By the way, I have a Weber genesis silver gasser which will probably remain my primary grill.  Speed and convenience count for a lot here in MN with 5 mo of winter.


----------



## camp_cookie (Apr 2, 2007)

dledmo said:
			
		

> I am looking at getting a weber charcoal grill this spring.  I want the 22 inch version, but am wondering what the difference is between the one touch gold vs the silver.  I see there is a difference in the ash catcher, but are there any other differences?  Is the difference worth the $55?  I used Amazon to get the numbers.  Thanks for any help.
> 
> By the way, I have a Weber genesis silver gasser which will probably remain my primary grill.  Speed and convenience count for a lot here in MN with 5 mo of winter.

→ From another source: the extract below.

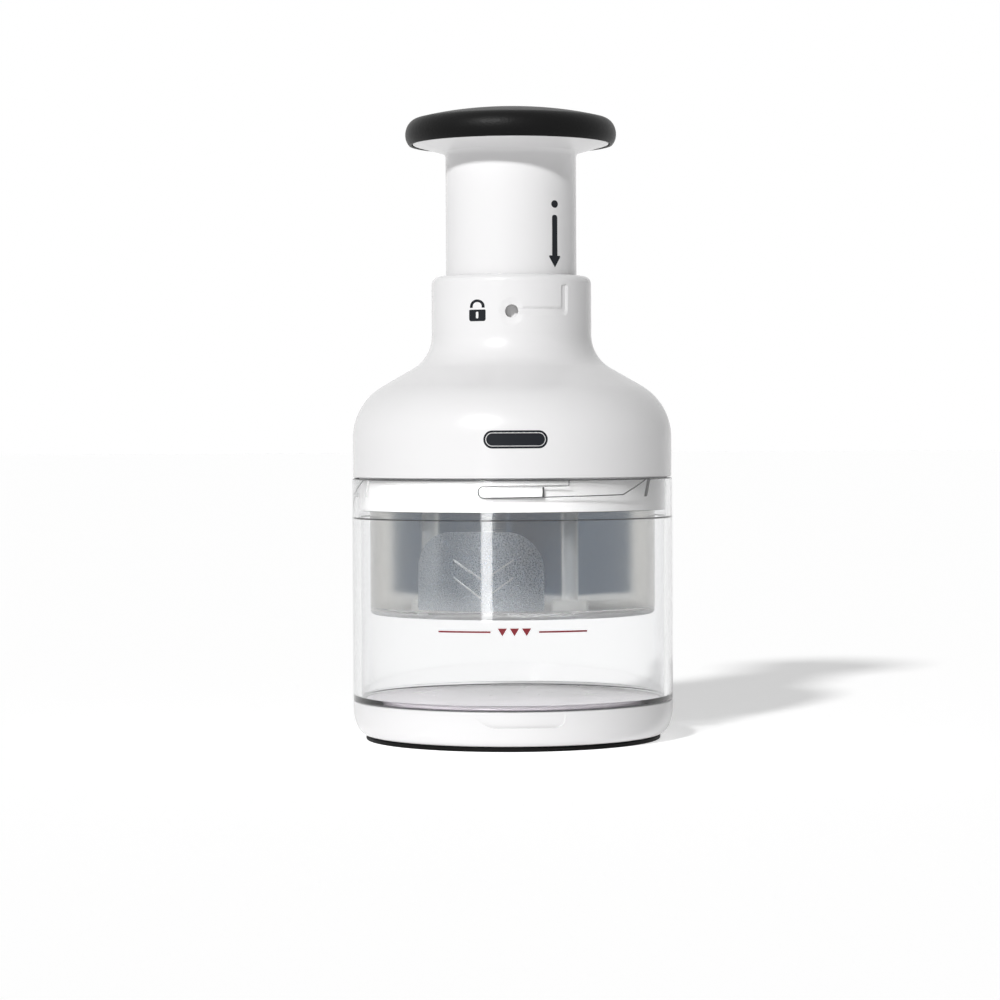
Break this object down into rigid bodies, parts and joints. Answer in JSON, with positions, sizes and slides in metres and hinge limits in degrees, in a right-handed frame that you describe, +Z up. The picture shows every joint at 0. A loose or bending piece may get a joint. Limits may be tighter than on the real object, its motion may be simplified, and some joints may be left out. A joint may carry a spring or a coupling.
{
  "type": "food chopper",
  "caption": "Press-down food chopper: a padded knob on a sprung plunger drives zigzag blades through a turning guard inside a clear cup on a snap-off base.",
  "frame": {"origin": "centre of the foot ring, on the table under the chopper", "axes": "+Z up along the plunger's axis, -Y is the front with the sight hole, +X to its right"},
  "size_m": [0.108, 0.108, 0.2132],
  "materials": {
    "white_plastic": "glossy moulded",
    "inner_plastic": "satin moulded",
    "clear_plastic": "clear polished",
    "frosted_plastic": "frosted translucent",
    "grey_plastic": "glossy moulded",
    "black_rubber": "fine matt grain",
    "steel": "polished"
  },
  "bodies": {
    "base": {"foot_ring": "black_rubber", "base_cap": "white_plastic", "chopping_pad": "grey_plastic"},
    "cup": {"cup": "clear_plastic"},
    "housing": {"housing_shell": "white_plastic", "inner_frame": "white_plastic", "collar_bush": "inner_plastic", "index_ring": "grey_plastic", "bumper_ring": "black_rubber", "frame_screw_1": "steel", "frame_screw_2": "steel", "frame_screw_3": "steel", "return_spring": "steel"},
    "plunger": {"plunger_core": "inner_plastic", "buffer_plug": "inner_plastic", "buffer_spring": "steel"},
    "knob": {"knob_sleeve": "white_plastic", "knob_plate": "inner_plastic", "grip_pad": "black_rubber", "knob_screw_1": "steel", "knob_screw_2": "steel", "knob_screw_3": "steel"},
    "blade_shaft": {"blade_shaft": "steel", "thrust_washer": "steel", "shaft_screw": "steel"},
    "blade_unit": {"blade_carrier": "inner_plastic", "index_rotor": "grey_plastic", "rotor_screw_1": "steel", "rotor_screw_2": "steel", "blade_front": "steel", "blade_rear": "steel"},
    "guard": {"blade_guard": "frosted_plastic"}
  },
  "joints": [
    {"name": "base_snap", "type": "slide", "parent": "base", "child": "cup", "axis": [0, 0, 1], "range_m": [0, 0.012]},
    {"name": "bayonet_turn", "type": "hinge", "parent": "cup", "child": "housing", "pos_m": [0, 0, 0.088], "axis": [0, 0, 1], "range_deg": [0, 43]},
    {"name": "press", "type": "slide", "parent": "housing", "child": "plunger", "axis": [0, 0, -1], "range_m": [0, 0.036], "stiffness_N_per_m": 700, "springref_m": -0.02, "deforming": ["return_spring", "buffer_spring"]},
    {"name": "lock_twist", "type": "hinge", "parent": "plunger", "child": "knob", "pos_m": [0, 0, 0.2], "axis": [0, 0, -1], "range_deg": [0, 42]},
    {"name": "blade_drop", "type": "slide", "parent": "housing", "child": "blade_shaft", "axis": [0, 0, -1], "range_m": [0, 0.0327]},
    {"name": "blade_step", "type": "hinge", "parent": "blade_shaft", "child": "blade_unit", "pos_m": [0, 0, 0.09], "axis": [0, 0, 1], "range_deg": [0, 30]},
    {"name": "guard_step", "type": "hinge", "parent": "housing", "child": "guard", "pos_m": [0, 0, 0.08], "axis": [0, 0, 1], "range_deg": [0, 30]}
  ],
  "couplings": [
    {"joint": "blade_drop", "follows": "press", "ratio": 0.9083},
    {"joint": "blade_step", "follows": "press", "rad_per_m": 14.54},
    {"joint": "guard_step", "follows": "press", "rad_per_m": 14.54}
  ]
}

The Gold has the ash catcher, which you have already noticed, and it has a different grill grate that allows you to add coals or wood chips/chunks by lifting a section of the grate rather than the entire grate.

If you don't think you need the ash catcher (a coffee can will do the same thing) you could buy the replacement grate for the Gold and pretty much split the difference in the cost of the two units.  

If you only plan to grill direct, there is really know reason to get the Gold grate, but if you want to do indirect it would be worth it.

I'm considering picking up a Weber now, and I will probably go with the Gold.


----------



## Captain Morgan (Apr 2, 2007)

I know 50 bucks is a lot, but to me it's worth it.
You won't believe how easy it is to clean the
Gold


----------



## cflatt (Apr 2, 2007)

I just picked up a OTG last month and love it. The grate and ash catcher are worth the extra bucks


----------



## camp_cookie (Apr 2, 2007)

brian j said:
			
		

> [quote="Captain Morgan":y31b9yhl]I know 50 bucks is a lot, but to me it's worth it.
> You won't believe how easy it is to clean the
> Gold


ditto.  and in addition the ash catcher is mucho safer than the pan that comes with the silver.  there's always a breeze blowing at my house and the hot pieces of lump that fall out the bottom almost started a fire.[/quote:y31b9yhl]

That does raise a good point, especially if cooking on a wood deck.


----------



## Nick Prochilo (Apr 2, 2007)

I have the otg also, well worth the extra couple of bucks!


----------



## Finney (Apr 2, 2007)

I've got the gold also.  After having the ash catcher... you would never go back.  It's sooooooooooooooooooooo worth the extra cash.   

And you all forgot... You get an extra (3rd) handle on the gold.  :roll:


----------



## Greg Rempe (Apr 3, 2007)

If you buy the Silver now...you _*WILL *_end up buying a Gold because the buyers remorse will kill you!

By the way, if you are going to use Amazon to order...use the *My Barbecue Store* and the button is on the home page


----------



## wittdog (Apr 3, 2007)

Go for the Gold....my wife loves mine..... :roll:


----------



## hiloboy (Apr 10, 2007)

i got the gold and i like it alot.. go for the Gooooooooooooooooooooooold....


----------